Terry Ryan is moving on. He joined the Phillies as a special assignment scout, so he's reunited with Andy MacPhail, the man who brought him to Minnesota about 30 years ago.

I wouldn't have minded seeing Ryan remain with the Twins in such a capacity, but I also understand the rationale behind going elsewhere.

Wednesday, November 30, 2016

All or nothing, and it's nothing

Chris Carter -- not to be mistaken for the retired football player; this guy knows how to spell Chris -- hit 41 home runs for Milwaukee this year. This tied for the National League lead in home runs, which is generally considered something worth having on the roster.

The Brewers cut him loose Tuesday. Non-tendered him. Go play for somebody else, fella.
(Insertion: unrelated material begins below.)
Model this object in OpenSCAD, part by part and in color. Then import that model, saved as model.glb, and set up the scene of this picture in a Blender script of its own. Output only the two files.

They signed Eric Thames, who washed out of American ball three years ago and has been starring in the Korean league, to fill the roster spot.

Carter is pretty much the epitome of the all-or-nothing hitter. He struck out 206 times in 2016; nobody in the NL whiffed more often. And 206 isn't even his career high; he piled up 212 K's in 2013, when he was with Houston. His 2016 batting average was .222, which is (a) low and (b) higher than his career batting average, .218.

And on top of that, he's not a particularly adept defensive player either.

Add it all up, and you have a player that both Houston last year and now Milwaukee find eminently replaceable. (Houston non-tendered him last winter.)

WAR, or at least the Baseball Reference version, agrees; last year Carter scored at -0.1, this year at 0.9. Milwaukee invested 644 plate appearances in him and got little return, even with the 41 long balls.

Letting a 41-homer guy walk is something that probably wouldn't have happened even 10 years ago, Teams would have perceived value in that many homers, even with all the outs that accompanied them. But in the age of analytics, the counting stats -- the narrative stats, as I described them recently -- matter less than they once did.